Лорд и леди Графтон никогда не ездили вместе. Экипаж графа вмещал его кресло на колесиках, его лакея, управляющего, его походный винный шкафчик-погребок и его самого. Старик предпочитал мужскую компанию, а приличные манеры оставлял для светских раутов.
Элспет ничего не имела против. И на скачки она ездила вовсе не для того, чтобы сидеть рядом с Графтоном в его ложе. Он требовал, чтобы она играла роль благоверной супруги, когда его кони мчались по беговой дорожке. В перерывах между забегами она пользовалась случаем повидать своих старых подруг. Ее одноклассницы по женскому колледжу мадам Причард, уже замужние и с детьми, были неиссякаемым источником местных новостей и сплетен, хотя она также открыла в себе новый, несвойственный ей ранее интерес к их детишкам. Конечно же, это увлечение было вызвано ее тоской по Дарли. Она отлично понимала трезвую реальность жизни — даже в мыслях пытаться найти, что-либо общее между Дарли и детьми было чистой воды прихотью или капризом.
По ходу той зеленой английской весны она каждую ночь заносила в дневник выигрыши на скачках, и растущая сумма давала ей мужество встречать следующее утро, еще один день и еще один нудный вечер с постылым супругом.
И так бы и протекала ее жизнь, если бы однажды в июне Элспет не получила письмо, которое круто все изменило.
Глава 16
Элспет как раз вышла из конюшни и, на ходу стаскивая перчатки, быстро поднялась по лестнице в свои апартаменты. Она не могла позволить себе опоздать к ужину. Графтон в этом отношении требовал жесткой пунктуальности.
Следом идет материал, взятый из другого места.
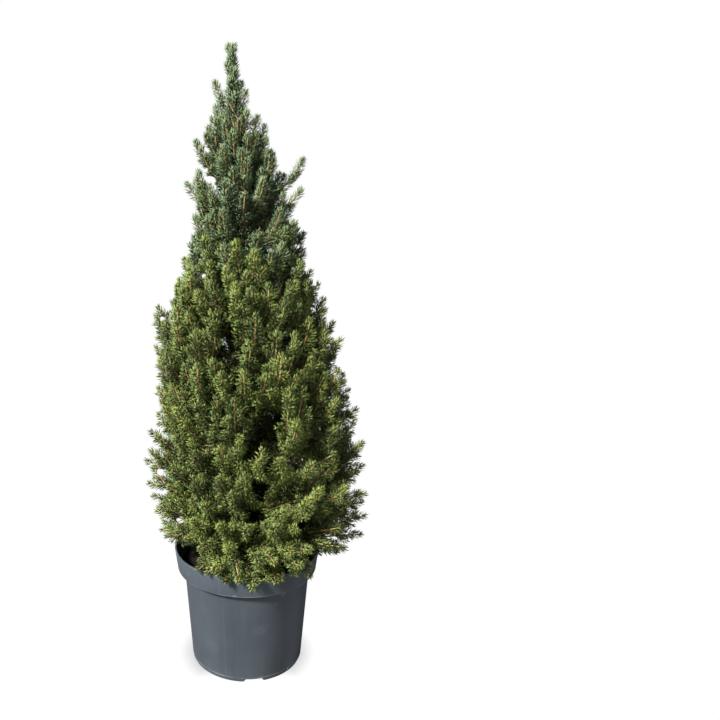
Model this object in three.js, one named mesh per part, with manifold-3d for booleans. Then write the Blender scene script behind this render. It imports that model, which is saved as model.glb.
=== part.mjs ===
// A dwarf Alberta spruce about a metre tall, growing in a round plastic nursery pot.
// Millimetres, +Z up. The origin is the middle of the pot's underside, and the plant's
// front, the side it is usually looked at from, faces -Y.
import * as THREE from "three";
import { mergeVertices } from "three/addons/utils/BufferGeometryUtils.js";
import Module from "manifold-3d";

const wasm = await Module();
wasm.setup();

const rad = THREE.MathUtils.degToRad;
const clamp = THREE.MathUtils.clamp;
const lerp = THREE.MathUtils.lerp;
const smoothstep = THREE.MathUtils.smoothstep;

// The gap kept between pieces that carry each other.
const CLEARANCE = 0.3;

// Pot: a tapered wall with a wide collar, standing on a foot ring and a middle pad.
const POT_HEIGHT = 212;
const RIM_RADIUS = 130;
const COLLAR_HEIGHT = 37;
const COLLAR_RADIUS = 125;
const SHOULDER_RADIUS = 113;
const FOOT_RADIUS = 100;
const FOOT_BEVEL = 2;
const FOOT_RING_WIDTH = 10;
const PAD_RADIUS = 46;
const CHANNEL_DEPTH = 5;
const CHANNEL_SLOPE = 3;
const WALL = 2.6;
const LIP_BEVEL = 1;
const STEP_SLOPE = 2;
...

Добравшись до верха лестницы, она вдруг увидела Софи, стоявшую у открытой двери в гостиную с пепельно-серым лицом. В голове у нее раздался тревожный сигнал колокольчика. Софи никогда не была склонна к беспричинной драматизации вещей.
— В чем дело? — воскликнула Элспет, отчаянно надеясь, что это не было связано с ее братом.
— Вам пришло письмо. — Горничная протянула ей сложенный листок бумаги, основательно потертый, а восковая печать давно потеряна.
Софи явно прочитала его.
— Скажи мне, — начала Элспет, остановившись у входа в свои покои.
— На борту корабля Уилла вспыхнула лихорадка. Она ухватилась за дверной косяк, чтобы не упасть, ее худшие опасения оправдались.
— А он… — Элспет запнулась, не в силах произнести ни слова.
— Его высадили на берег в Танжере, — пояснила Софи. — Вместе с двумя другими, которые… — Софи заколебалась.
— Могли не выжить, — тихо закончила Элспет. Два ярких пятна горели на ее щеках жутким контрастом с бледной кожей. — Когда было написано письмо? — спросила она еле слышным голосом.